Interesting how staring in the face of an obviously outdated legal precedent allows for some flexible thinking. It’s almost like the Constitution, it’s… it’s…

It’s Alive!

It’s good to know that I am not the only person who’s cited Justice Antonin Scalia’s biting dissent in Lawrence v. Texas. By removing the last remaining legal justification for barring gay and lesbian couples from marrying, nothing short of an amendment to the U.S. Constitution can prevent existing bans on same-sex marriages from being struck down.

Conservatives in Congress tried exactly that in 2005, but failed to muster anywhere near the two-thirds majorities in both houses of Congress required for passage.

Ironically, a similar constitutional amendment to ban interracial marriages was attempted in 1911 amid the controversy over the interracial marriage of Jack Johnson – the first African-American world heavyweight boxing champion – to his white wife, Etta Duryea. That amendment also failed to muster the two-thirds majorities required for passage, but it prompted many states – particularly in the segregated Deep South – to pass their own bans (which were ultimately struck down by the Supreme Court in its landmark 1967 Loving v. Virginia decision).
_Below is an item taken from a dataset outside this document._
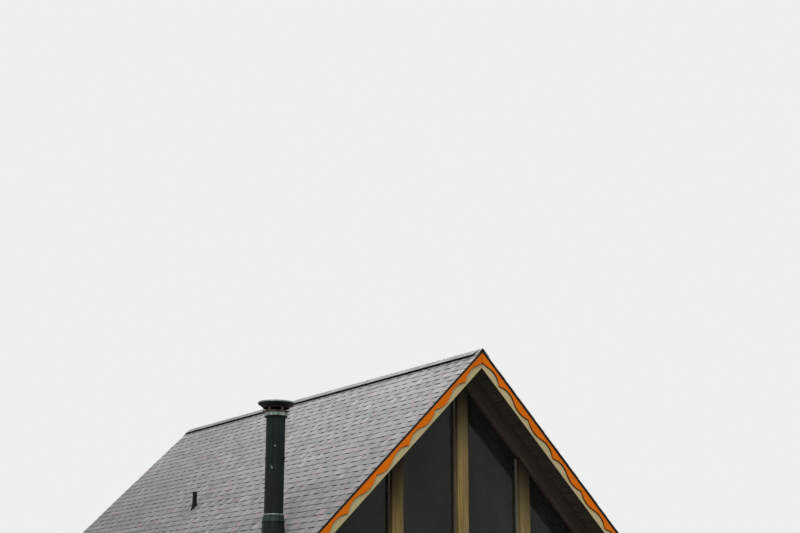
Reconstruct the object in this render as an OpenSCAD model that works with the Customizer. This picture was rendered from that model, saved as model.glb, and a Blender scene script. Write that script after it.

My mother was born and raised in Louisiana, one of those 16 states that outlawed interracial unions. My mother was black and my father was red – a Cherokee Indian. Yet had I been born in Louisiana in 1953 instead of New York, I would have been officially declared an illegitimate child – a bastard – by that state. I am an indirect beneficiary of the Loving v. Virginia decision, as my wife of seven years is white.

There is so much legal and historical precedent that I cannot see any way that the remaining state bans on same-sex marriages can stand.